Hace unos meses, el fotógrafo Belal Khaled estafó a uno de sus vecinos gazatíes comprándole por 175 dólares un mural que Banksy había pintado en la puerta de su casa durante un viaje a Palestina. El vendedor, ignorante y seguramente pobre, con la vivienda al parecer destruida por las bombas israelíes, aceptó sin rechistar la propuesta, e incluso tal vez imaginó que el estafador era él. El banksy puede valer cientos de miles de dólares, pero el secreto de la estafa consistía en ofrecer muy poco, pues si Khaled hubiera prometido dos o tres mil dólares –manteniendo un beneficio aún descomunal–, el comprador habría sospechado y se habría echado a perder el engaño.

En 2007, el diario The Washington Post hizo un experimento malévolo. Le pidió al violinista Joshua Bell, uno de los más reputados del mundo, con un caché exorbitante, cuyas actuaciones en los mejores teatros del mundo no estaban al alcance de cualquiera, que se convirtiera durante una hora en músico callejero. Joshua Bell aceptó el reto, se puso una gorra de béisbol, cogió su Stradivarius y se plantó en una estación del metro de Washington para interpretar piezas de Bach o el Ave María de Schubert. Recaudó algo menos de 33 dólares, y sólo siete personas se detuvieron durante unos instantes para escucharle con atención.

La cuestión que se planteaba el periódico con el juego era la siguiente: “¿Es capaz la belleza de llamar la atención en un contexto banal y en un momento inapropiado?”. Pero podríamos reformularla más ácidamente: “¿Somos capaces de distinguir la belleza si ninguna autoridad nos advierte de que es bella?”.

Félix Ovejero indaga sobre éste y otros rompecabezas estéticos en El compromiso del creador (Galaxia Gutenberg), donde asegura que una de las cuestiones que traen de cabeza a los filósofos del arte es la de “los fakes, esas obras que, después de descubrirse el verdadero autor, pierden todo su valor, sin que nada en ellas haya cambiado, y que, naturalmente, son excluidas inmediatamente del museo”. ¿Qué ocurriría si de repente descubriéramos por algún documento escondido e irrefutable que Las Meninas lo pintó un discípulo menor de Velázquez o que Puccini plagió la melodía del Vissi d’arte de una opereta mediocre?

La mercantilización del arte y el ensalzamiento de la democracia cultural nos llevan a laberintos fascinantes que muchas veces pueden ser ilustrados con historias divertidas. El propio Ovejero cuenta en su libro una de ellas, protagonizada por el pícaro González-Ruano, que organizó en París una exposición con cuadros falsos de Giorgio de Chirico sin imaginar que el pintor visitaría la ciudad en esos días. Asustado por la posibilidad de ser descubierto, y haciendo de la necesidad virtud, se fue a ver a De Chirico y le rogó que acudiera a la muestra para certificar que los cuadros eran auténticos, porque tenía miedo de que le hubieran colado alguna falsificación y no quería ser cómplice del engaño. De Chirico fue en efecto a la exposición y sólo desautorizó tres o cuatro cuadros de todos los expuestos.
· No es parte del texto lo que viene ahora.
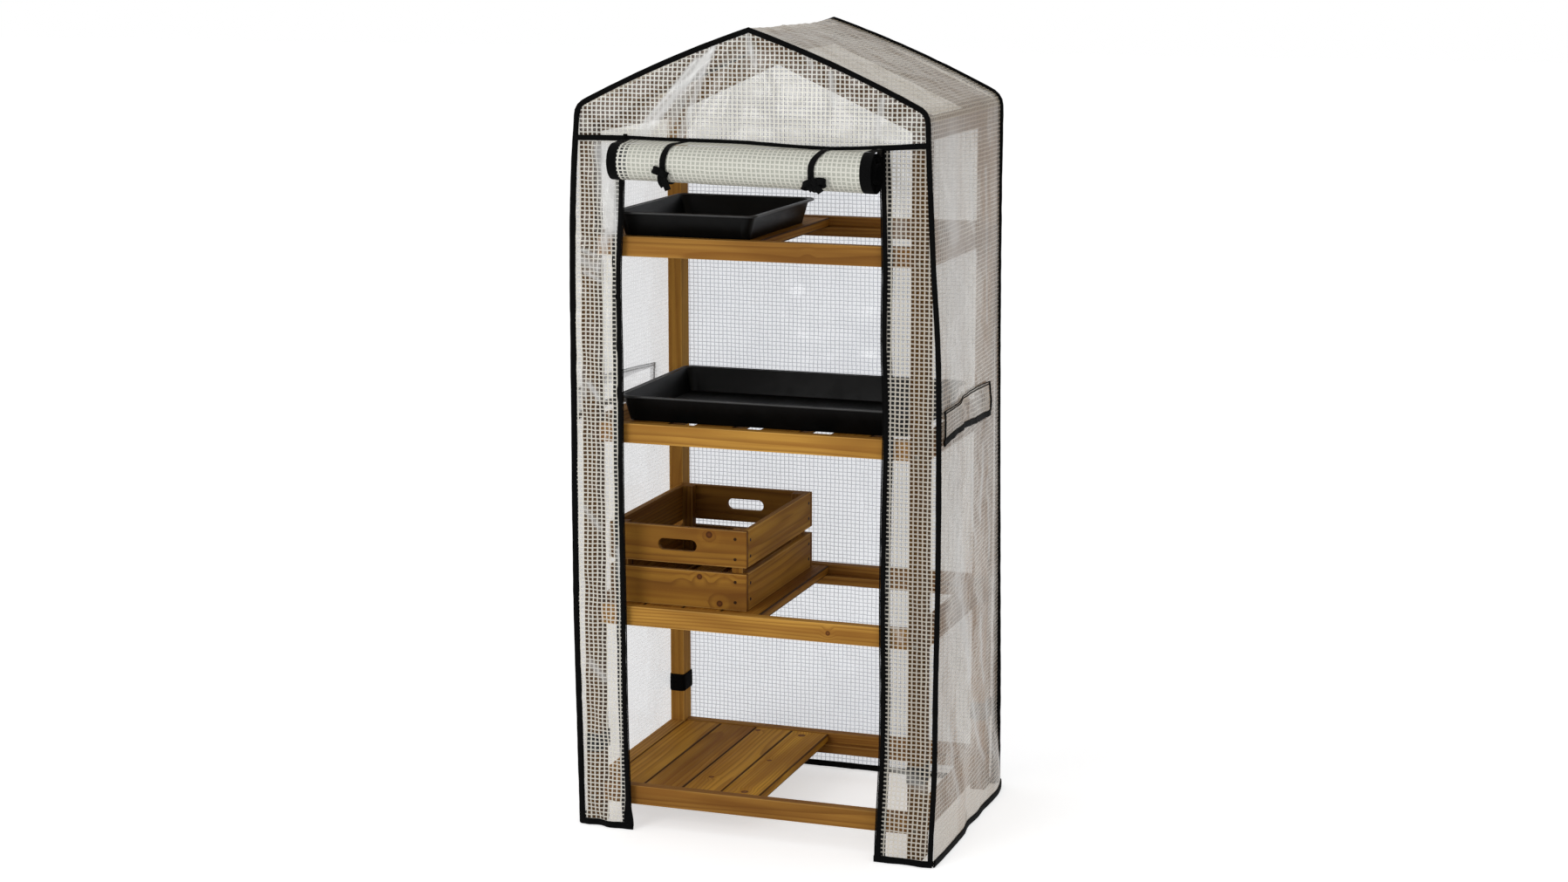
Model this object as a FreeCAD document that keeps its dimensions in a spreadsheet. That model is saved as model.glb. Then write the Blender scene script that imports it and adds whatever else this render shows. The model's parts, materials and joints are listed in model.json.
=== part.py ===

¿Lo sublime se encuentra en el fondo del corazón humano, en la glándula pineal, en la tradición canónica, en la magistratura de los popes culturales o en el precio dinerario de las obras de arte? ¿Nos conmueve la belleza que encontramos mientras viajamos en el metro o sólo la que trae certificado de calidad y denominación de origen, convenientemente etiquetada? Si al abrir la puerta de nuestra casa viéramos un banksy, ¿sentiríamos algo, una emoción distinta que no fuera la codicia? El novelista Miguel Ángel Hernández, que es profesor de arte y en Intento de escapada (Anagrama) reflexionaba sobre los límites del hecho artístico, lo tiene claro: “El valor de las obras acaba condicionando la experiencia que tenemos de ellas. No creo en la pureza interior; incluso allí opera lo social. La emoción nunca es ingenua”.